_Request_
Return the lines exactly as they stand, from the first of the material through the line containing "set_points(piece, points +".

_Source material_
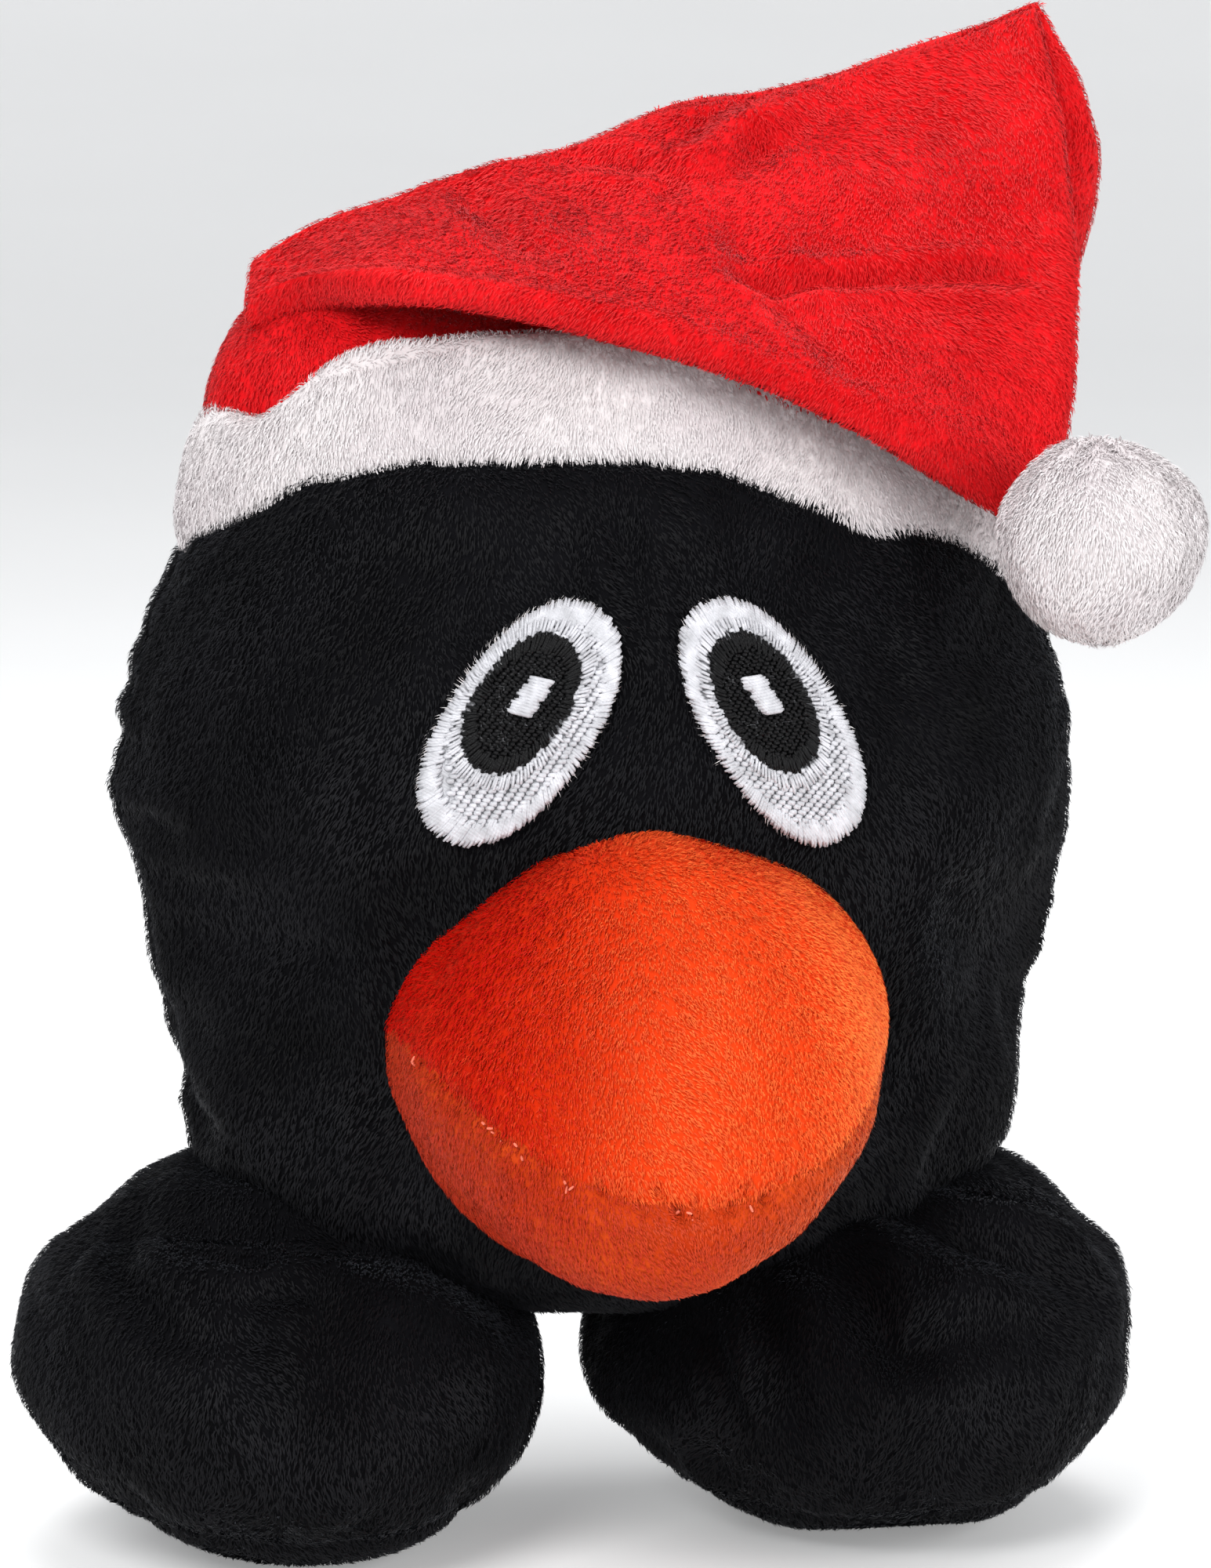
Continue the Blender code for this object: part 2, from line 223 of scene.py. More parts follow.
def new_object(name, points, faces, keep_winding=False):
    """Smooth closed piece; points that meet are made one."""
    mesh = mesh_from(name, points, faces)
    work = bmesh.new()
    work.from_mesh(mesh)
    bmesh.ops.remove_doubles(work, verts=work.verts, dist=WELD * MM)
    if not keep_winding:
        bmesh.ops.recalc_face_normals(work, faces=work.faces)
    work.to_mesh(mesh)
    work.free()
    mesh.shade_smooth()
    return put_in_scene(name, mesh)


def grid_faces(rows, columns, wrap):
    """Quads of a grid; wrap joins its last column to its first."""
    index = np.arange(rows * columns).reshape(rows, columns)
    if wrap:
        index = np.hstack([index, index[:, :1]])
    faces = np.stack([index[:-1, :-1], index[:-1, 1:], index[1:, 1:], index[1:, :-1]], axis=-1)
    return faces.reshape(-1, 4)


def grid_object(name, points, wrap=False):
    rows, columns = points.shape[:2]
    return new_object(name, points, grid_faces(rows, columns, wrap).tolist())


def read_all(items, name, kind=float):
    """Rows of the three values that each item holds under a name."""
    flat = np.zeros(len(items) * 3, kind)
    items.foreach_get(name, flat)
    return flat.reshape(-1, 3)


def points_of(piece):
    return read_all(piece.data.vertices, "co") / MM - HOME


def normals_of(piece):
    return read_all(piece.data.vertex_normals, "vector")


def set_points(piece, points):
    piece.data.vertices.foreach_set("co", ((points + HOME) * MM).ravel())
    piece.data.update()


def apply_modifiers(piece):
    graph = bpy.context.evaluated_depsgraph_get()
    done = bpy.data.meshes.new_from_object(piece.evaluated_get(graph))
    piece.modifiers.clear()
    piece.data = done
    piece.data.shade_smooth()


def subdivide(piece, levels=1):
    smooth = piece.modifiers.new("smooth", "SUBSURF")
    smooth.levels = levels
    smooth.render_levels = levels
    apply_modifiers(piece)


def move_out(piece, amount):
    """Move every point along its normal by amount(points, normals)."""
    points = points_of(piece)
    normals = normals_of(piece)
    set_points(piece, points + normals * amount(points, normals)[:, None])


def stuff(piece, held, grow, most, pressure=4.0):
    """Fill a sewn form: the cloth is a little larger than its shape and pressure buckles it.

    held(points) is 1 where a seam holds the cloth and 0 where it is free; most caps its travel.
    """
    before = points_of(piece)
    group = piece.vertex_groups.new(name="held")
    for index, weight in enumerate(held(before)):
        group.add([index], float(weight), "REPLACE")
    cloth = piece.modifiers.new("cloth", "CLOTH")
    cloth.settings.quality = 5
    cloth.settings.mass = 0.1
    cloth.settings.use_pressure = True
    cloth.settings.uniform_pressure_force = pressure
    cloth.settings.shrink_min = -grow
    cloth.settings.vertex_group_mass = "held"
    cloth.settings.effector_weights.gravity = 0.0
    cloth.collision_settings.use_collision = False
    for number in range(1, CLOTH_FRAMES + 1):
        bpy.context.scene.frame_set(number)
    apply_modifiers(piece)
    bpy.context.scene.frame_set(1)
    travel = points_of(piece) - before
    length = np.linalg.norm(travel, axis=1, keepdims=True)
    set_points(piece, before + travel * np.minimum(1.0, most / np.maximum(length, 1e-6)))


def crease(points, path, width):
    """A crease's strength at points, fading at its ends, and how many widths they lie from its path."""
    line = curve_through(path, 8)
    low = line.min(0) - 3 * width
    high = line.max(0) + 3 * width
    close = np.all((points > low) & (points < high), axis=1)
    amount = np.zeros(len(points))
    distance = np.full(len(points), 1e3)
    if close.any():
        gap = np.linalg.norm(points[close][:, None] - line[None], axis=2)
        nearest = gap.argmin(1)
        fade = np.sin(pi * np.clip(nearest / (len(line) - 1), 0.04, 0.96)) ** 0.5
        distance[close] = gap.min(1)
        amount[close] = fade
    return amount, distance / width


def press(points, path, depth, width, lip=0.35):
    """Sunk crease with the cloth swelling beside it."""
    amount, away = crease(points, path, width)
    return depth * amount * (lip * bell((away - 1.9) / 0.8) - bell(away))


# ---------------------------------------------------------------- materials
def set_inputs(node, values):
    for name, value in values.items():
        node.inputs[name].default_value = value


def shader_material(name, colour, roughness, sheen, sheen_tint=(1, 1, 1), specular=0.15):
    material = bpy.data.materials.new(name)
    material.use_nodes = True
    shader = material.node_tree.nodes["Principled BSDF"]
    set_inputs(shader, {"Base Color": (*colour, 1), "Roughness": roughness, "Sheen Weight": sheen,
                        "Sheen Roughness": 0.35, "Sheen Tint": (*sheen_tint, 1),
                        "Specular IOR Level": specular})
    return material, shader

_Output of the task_
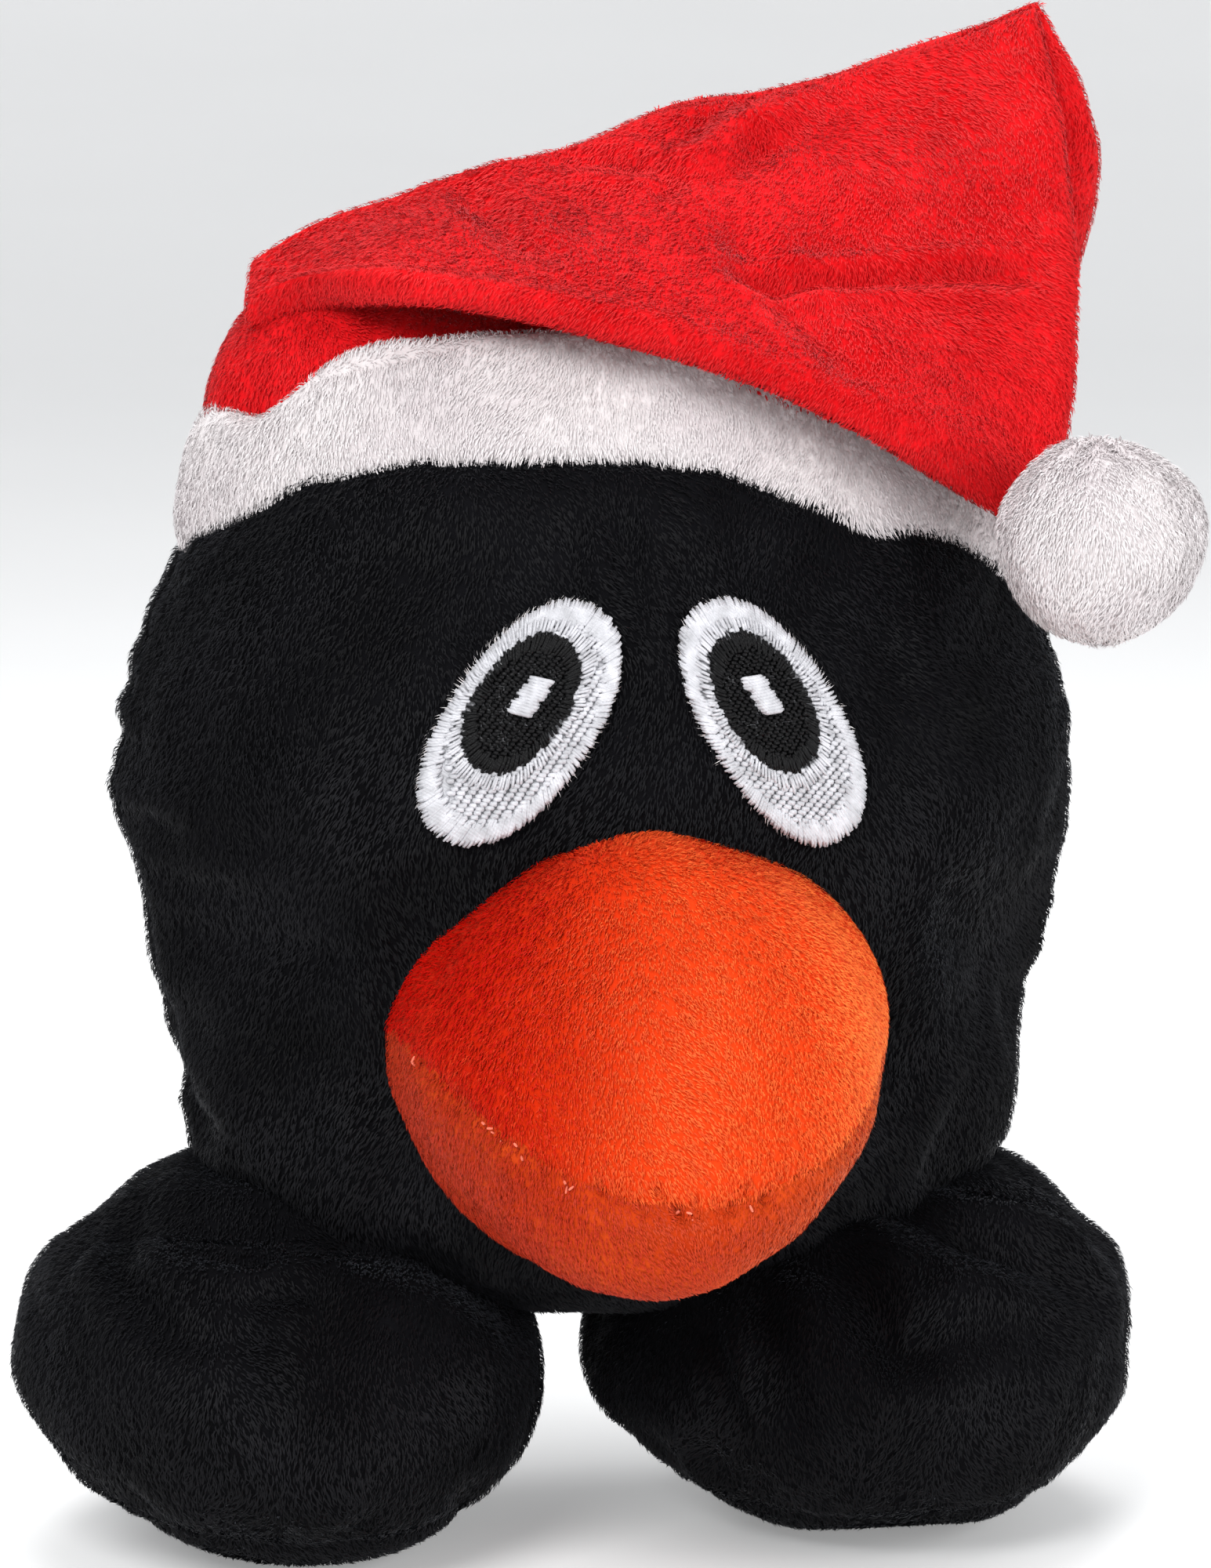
Continue the Blender code for this object: part 2, from line 223 of scene.py. More parts follow.
def new_object(name, points, faces, keep_winding=False):
    """Smooth closed piece; points that meet are made one."""
    mesh = mesh_from(name, points, faces)
    work = bmesh.new()
    work.from_mesh(mesh)
    bmesh.ops.remove_doubles(work, verts=work.verts, dist=WELD * MM)
    if not keep_winding:
        bmesh.ops.recalc_face_normals(work, faces=work.faces)
    work.to_mesh(mesh)
    work.free()
    mesh.shade_smooth()
    return put_in_scene(name, mesh)


def grid_faces(rows, columns, wrap):
    """Quads of a grid; wrap joins its last column to its first."""
    index = np.arange(rows * columns).reshape(rows, columns)
    if wrap:
        index = np.hstack([index, index[:, :1]])
    faces = np.stack([index[:-1, :-1], index[:-1, 1:], index[1:, 1:], index[1:, :-1]], axis=-1)
    return faces.reshape(-1, 4)


def grid_object(name, points, wrap=False):
    rows, columns = points.shape[:2]
    return new_object(name, points, grid_faces(rows, columns, wrap).tolist())


def read_all(items, name, kind=float):
    """Rows of the three values that each item holds under a name."""
    flat = np.zeros(len(items) * 3, kind)
    items.foreach_get(name, flat)
    return flat.reshape(-1, 3)


def points_of(piece):
    return read_all(piece.data.vertices, "co") / MM - HOME


def normals_of(piece):
    return read_all(piece.data.vertex_normals, "vector")


def set_points(piece, points):
    piece.data.vertices.foreach_set("co", ((points + HOME) * MM).ravel())
    piece.data.update()


def apply_modifiers(piece):
    graph = bpy.context.evaluated_depsgraph_get()
    done = bpy.data.meshes.new_from_object(piece.evaluated_get(graph))
    piece.modifiers.clear()
    piece.data = done
    piece.data.shade_smooth()


def subdivide(piece, levels=1):
    smooth = piece.modifiers.new("smooth", "SUBSURF")
    smooth.levels = levels
    smooth.render_levels = levels
    apply_modifiers(piece)


def move_out(piece, amount):
    """Move every point along its normal by amount(points, normals)."""
    points = points_of(piece)
    normals = normals_of(piece)
    set_points(piece, points + normals * amount(points, normals)[:, None])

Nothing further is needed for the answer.